1 Korintiërs 14:26-40
Wat zullen de buren er wel van denken had ook boven dit stukje kunnen staan. Maar we kiezen altijd een citaat uit het Bijbelgedeelte als opschrift. De uitstraling van de bijeenkomsten van de gemeente speelt echter wel degelijk een rol. Uit de aanwijzingen van Paulus in het gedeelte van vandaag is de nadruk komen te liggen op de aanwijzing voor vrouwen. Maar vergelijk die aanwijzingen voor de vrouw eens met de aanwijzingen voor het spreken in klanktaal of zelfs die voor het profeteren. Er moet niet zomaar door iedereen altijd in klanktaal gesproken worden, er moet ook niet door iedereen op elk ogenblik geprofeteerd worden en vrouwen moeten helemaal hun mond houden lijkt het dan te klinken. Volstrekt in strijd met de vrijheid waar Paulus het over heeft en met de gelijkheid tussen mannen en vrouwen waar hij elders over schrijft. Ja hij heeft zelfs geschreven dat in de Christelijke gemeente het onderscheid tussen mannen en vrouwen verdwenen is.

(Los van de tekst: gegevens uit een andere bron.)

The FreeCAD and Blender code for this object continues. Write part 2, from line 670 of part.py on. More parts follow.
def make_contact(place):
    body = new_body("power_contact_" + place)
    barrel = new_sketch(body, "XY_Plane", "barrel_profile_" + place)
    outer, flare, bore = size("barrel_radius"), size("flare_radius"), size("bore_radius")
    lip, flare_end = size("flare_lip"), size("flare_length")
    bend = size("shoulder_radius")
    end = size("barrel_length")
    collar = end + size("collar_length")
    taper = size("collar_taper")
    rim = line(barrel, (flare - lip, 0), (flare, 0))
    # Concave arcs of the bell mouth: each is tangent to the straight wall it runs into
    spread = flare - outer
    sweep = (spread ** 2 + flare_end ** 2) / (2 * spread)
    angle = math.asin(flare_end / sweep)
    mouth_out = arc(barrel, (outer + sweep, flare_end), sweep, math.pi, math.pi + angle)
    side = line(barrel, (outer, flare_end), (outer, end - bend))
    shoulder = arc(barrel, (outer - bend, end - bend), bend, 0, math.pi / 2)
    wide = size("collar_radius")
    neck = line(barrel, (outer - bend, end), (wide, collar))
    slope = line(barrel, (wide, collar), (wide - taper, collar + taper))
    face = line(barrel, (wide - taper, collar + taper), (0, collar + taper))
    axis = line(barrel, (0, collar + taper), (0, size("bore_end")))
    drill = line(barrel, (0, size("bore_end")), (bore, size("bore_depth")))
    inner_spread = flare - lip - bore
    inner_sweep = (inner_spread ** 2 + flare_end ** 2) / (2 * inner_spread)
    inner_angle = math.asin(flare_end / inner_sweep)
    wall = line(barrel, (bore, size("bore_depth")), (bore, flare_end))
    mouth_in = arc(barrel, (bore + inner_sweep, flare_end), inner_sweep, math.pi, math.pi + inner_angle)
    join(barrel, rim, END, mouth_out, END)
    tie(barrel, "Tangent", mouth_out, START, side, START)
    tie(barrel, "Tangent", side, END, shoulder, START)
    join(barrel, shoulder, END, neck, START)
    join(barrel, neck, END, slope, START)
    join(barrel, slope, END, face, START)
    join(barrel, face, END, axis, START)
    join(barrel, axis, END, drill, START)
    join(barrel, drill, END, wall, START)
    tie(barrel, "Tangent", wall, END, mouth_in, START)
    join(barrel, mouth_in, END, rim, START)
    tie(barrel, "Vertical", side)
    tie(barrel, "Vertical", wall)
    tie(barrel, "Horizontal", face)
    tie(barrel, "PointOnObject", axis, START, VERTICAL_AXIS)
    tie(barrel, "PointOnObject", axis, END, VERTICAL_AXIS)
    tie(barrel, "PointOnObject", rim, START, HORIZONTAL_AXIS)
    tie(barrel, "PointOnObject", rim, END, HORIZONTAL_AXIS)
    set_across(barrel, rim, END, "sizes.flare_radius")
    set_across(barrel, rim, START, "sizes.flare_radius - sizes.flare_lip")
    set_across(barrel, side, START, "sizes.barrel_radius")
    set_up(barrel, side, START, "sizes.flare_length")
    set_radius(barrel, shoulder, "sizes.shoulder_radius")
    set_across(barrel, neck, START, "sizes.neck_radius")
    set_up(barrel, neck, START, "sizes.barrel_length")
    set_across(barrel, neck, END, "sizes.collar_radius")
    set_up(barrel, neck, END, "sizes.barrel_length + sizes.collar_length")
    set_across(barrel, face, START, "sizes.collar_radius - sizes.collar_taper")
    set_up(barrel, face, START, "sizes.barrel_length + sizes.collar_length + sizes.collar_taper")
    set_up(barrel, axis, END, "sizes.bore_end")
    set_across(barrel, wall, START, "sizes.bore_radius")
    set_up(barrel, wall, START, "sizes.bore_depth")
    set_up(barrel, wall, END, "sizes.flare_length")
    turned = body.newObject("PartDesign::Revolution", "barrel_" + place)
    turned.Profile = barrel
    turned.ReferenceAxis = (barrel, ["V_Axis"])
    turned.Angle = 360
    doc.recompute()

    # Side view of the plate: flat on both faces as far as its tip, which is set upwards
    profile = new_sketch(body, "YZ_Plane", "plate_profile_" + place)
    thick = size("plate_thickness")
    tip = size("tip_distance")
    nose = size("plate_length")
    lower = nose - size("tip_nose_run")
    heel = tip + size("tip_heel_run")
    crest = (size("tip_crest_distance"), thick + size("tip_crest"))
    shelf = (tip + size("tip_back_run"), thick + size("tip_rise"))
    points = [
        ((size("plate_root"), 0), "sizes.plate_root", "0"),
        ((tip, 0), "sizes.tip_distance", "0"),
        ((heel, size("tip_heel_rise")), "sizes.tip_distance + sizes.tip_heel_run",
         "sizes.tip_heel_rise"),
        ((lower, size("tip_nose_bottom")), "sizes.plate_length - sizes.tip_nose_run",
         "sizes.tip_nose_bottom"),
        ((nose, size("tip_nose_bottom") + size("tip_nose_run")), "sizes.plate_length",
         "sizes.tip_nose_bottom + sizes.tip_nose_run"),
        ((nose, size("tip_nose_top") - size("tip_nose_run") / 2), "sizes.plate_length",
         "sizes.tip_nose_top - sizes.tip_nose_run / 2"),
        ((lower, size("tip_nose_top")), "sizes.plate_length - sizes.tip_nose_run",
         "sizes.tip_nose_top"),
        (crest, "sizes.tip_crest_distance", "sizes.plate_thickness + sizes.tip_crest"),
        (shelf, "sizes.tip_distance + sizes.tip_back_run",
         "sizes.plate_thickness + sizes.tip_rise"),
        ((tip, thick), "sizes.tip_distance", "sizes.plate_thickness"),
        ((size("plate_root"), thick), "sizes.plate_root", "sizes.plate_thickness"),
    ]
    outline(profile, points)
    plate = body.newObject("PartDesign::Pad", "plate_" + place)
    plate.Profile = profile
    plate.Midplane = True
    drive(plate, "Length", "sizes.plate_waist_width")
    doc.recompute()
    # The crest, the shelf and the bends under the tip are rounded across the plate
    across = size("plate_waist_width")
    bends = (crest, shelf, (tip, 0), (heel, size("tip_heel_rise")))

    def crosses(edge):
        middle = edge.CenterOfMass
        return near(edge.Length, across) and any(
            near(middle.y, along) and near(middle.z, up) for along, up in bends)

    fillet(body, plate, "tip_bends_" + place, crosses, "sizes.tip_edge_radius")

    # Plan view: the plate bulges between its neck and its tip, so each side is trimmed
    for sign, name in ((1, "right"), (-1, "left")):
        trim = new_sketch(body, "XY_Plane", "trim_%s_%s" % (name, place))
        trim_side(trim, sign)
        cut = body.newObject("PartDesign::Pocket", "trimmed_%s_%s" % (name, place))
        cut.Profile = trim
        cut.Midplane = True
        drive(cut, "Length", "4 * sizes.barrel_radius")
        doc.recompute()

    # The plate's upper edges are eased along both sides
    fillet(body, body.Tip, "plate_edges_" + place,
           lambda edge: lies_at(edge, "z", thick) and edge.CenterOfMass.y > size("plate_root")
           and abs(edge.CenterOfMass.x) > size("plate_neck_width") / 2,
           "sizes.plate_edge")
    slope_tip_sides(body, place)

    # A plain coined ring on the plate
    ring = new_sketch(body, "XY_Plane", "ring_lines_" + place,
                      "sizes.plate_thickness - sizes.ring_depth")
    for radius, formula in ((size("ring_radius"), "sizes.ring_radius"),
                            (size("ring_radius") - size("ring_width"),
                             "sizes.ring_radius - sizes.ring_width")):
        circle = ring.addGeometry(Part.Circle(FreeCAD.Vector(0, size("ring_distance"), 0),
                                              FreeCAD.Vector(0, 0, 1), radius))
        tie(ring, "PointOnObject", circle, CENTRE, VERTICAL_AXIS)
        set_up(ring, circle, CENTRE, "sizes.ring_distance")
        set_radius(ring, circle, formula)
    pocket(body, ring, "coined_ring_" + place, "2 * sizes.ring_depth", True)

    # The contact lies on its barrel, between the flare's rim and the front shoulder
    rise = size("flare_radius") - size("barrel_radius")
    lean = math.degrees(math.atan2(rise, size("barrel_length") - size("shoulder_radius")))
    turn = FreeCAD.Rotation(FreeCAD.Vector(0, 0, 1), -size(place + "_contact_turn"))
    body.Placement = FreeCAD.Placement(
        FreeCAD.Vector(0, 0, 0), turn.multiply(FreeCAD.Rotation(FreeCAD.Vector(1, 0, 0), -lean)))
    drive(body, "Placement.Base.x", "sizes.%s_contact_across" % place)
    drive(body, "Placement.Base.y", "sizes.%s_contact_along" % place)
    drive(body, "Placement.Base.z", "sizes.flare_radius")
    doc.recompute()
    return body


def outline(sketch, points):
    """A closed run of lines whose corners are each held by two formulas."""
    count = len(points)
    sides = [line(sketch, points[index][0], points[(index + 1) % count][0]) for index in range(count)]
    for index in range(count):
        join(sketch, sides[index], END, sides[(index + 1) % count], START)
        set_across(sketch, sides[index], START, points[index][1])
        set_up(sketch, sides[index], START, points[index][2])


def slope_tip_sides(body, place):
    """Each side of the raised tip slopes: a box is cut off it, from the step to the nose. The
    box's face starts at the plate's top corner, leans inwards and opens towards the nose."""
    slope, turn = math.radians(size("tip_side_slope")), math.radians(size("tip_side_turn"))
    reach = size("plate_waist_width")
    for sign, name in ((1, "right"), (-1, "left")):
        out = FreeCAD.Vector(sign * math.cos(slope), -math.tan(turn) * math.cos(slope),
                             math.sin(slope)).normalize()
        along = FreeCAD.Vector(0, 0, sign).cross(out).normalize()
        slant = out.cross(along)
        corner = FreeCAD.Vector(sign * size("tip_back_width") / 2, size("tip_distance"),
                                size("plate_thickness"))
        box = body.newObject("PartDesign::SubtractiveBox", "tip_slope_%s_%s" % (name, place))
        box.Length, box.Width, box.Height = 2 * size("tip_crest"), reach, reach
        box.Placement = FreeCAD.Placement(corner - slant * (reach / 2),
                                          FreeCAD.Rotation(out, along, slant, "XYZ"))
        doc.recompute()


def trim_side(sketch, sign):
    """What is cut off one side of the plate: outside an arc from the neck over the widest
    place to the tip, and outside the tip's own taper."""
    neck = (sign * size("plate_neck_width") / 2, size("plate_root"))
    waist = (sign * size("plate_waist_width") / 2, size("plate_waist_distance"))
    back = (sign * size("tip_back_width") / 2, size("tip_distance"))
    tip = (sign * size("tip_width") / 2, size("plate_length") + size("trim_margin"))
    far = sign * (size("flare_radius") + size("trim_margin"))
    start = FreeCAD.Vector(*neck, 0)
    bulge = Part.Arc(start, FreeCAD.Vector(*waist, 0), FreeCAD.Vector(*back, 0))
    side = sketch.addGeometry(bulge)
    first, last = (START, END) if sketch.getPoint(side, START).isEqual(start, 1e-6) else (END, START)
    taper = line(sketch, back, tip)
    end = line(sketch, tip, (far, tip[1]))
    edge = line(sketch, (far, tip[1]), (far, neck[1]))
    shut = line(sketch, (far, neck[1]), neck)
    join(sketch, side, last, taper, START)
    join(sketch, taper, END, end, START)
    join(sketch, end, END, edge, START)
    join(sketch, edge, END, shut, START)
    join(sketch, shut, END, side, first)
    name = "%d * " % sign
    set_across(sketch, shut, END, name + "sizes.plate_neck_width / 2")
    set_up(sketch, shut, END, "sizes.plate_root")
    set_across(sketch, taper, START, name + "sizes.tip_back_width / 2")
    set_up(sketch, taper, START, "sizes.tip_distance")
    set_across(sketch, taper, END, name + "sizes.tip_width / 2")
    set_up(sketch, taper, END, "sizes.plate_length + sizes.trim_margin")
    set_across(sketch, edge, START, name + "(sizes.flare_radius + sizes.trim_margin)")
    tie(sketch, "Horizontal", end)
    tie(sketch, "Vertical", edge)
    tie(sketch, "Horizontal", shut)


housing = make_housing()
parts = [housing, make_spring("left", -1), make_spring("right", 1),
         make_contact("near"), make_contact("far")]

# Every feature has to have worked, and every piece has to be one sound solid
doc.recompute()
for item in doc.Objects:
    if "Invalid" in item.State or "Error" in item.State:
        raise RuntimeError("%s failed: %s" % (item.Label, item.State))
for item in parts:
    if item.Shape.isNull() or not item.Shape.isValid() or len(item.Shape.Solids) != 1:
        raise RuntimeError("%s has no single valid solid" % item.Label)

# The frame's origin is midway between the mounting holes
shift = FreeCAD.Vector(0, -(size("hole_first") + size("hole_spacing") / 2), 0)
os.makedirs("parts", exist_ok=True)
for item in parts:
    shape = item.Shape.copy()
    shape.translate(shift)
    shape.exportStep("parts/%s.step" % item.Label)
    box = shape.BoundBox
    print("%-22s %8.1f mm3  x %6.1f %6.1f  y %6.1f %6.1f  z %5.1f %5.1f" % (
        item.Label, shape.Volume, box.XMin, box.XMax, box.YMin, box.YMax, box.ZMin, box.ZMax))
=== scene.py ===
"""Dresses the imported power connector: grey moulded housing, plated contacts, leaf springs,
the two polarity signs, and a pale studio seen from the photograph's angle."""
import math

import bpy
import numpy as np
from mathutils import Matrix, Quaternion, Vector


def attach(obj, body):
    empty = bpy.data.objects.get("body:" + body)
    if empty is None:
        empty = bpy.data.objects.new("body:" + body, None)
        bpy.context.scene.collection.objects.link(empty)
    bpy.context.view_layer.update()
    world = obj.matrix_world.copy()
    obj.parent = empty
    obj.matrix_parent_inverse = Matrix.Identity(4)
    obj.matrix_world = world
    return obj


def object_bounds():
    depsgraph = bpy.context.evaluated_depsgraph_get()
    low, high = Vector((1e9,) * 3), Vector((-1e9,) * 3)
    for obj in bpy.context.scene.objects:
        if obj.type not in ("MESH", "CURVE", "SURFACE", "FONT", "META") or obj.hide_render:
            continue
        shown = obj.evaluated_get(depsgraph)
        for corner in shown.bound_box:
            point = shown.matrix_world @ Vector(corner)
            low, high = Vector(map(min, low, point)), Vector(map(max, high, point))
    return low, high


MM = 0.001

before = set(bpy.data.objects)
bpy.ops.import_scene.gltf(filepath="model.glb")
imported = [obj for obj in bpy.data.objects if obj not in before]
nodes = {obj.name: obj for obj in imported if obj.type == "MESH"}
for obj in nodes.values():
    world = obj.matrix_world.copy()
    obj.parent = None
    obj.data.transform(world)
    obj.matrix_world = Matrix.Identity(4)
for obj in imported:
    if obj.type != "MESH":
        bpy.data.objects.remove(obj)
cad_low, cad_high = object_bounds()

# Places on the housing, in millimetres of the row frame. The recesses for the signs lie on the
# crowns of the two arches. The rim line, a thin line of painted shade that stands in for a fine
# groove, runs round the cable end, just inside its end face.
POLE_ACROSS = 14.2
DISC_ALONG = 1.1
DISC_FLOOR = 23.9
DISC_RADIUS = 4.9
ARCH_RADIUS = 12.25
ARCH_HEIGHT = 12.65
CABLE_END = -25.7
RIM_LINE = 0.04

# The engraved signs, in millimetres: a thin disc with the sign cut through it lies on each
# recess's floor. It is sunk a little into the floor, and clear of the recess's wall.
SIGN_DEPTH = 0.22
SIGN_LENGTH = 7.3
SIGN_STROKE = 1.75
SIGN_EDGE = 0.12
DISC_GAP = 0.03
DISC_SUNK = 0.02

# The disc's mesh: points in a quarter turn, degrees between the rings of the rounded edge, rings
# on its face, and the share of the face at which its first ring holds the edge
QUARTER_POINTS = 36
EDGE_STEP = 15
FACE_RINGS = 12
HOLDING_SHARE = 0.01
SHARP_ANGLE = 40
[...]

Hoe moeten we de regels uit het gedeelte van vandaag daarmee in overeenstemming brengen. Dat is niet eenvoudig. Dat hangt samen met de positie van vrouwen in de samenleving ten tijde van het leven van Paulus. En vooral met de positie van de vrouwen in de religie. Die positie van vrouwen in religieuze bewegingen leek op het eerste gezicht nogal vooraanstaand. Ze waren priesteressen, orakels of tempelprostituees. Zonder vrouwen geen godsdienst leek het wel. Maar daarmee waren ze ook onderdrukt. Een vrije zelfstandige positie van vrouwen, gelijk aan mannen was er niet bij, integendeel, het waren mannen die uitmaakten welke positie de vrouw mocht innemen, in de Tempel of in huis, als ze maar in hun rol bleven. Vrije vrouwen waren losbandig, die leefden alleen voor genot en namen geen serieuze plaats in de samenleving in. Paulus wijst al die religieuze en maatschappelijke rollen voor vrouwen af. Ze moeten gelijk zijn aan hun man en eerder in deze brief heeft hij mannen opgeroepen hun vrouwen daarbij te helpen. Hier roept hij vrouwen op van die hulp gebruik te maken.
De verandering van de samenleving gaat dus niet vanzelf. In Korinthe waren er diverse groepen ontstaan van mensen met eenzelfde maatschappelijke achtergrond. Ook die ontwikkeling heeft Paulus afgewezen. Dan pas blijft er een gemeente van Joden en Heidenen, armen en rijken, slaven en vrijen, mannen en vrouwen waar al die verschillen opgelost moeten worden door de liefde. Dat is zelfs vandaag de dag nog een bijna onmogelijke opgave. Onze verschillende kerkgenootschappen laten zich onderscheiden door verschillen in inhoud en opvatting maar ook in verschillen in cultuur en opvattingen over hoe mensen met elkaar om moeten gaan. Paulus roept aan het eind van dit gedeelte de gemeente op om te profeteren, in de Geest van God te spreken over de manier waarop de samenleving is ingericht, dus ook waarop de gemeente is ingericht. Die Geest kennen we als de Geest van liefde. De oproep van Paulus aan vrouwen om te zwijgen te behandelen of de situatie van vrouwen in religieuze en maatschappelijke zin niet wezenlijk veranderd is lijkt daarom liefdeloos naar vrouwen. Beter is nu te zien waar nog onderscheid is en wordt gemaakt, ook in kerken. Als de gelijkheid van mannen en vrouwen in kerken nog wordt ontkend is er iets mis, dan is Heidendom de kerkelijke praktijk binnengedrongen en gaat het dus niet ordelijk toe, niet volgens Gods orde. Daar kunnen we verandering in brengen, vandaag te beginnen.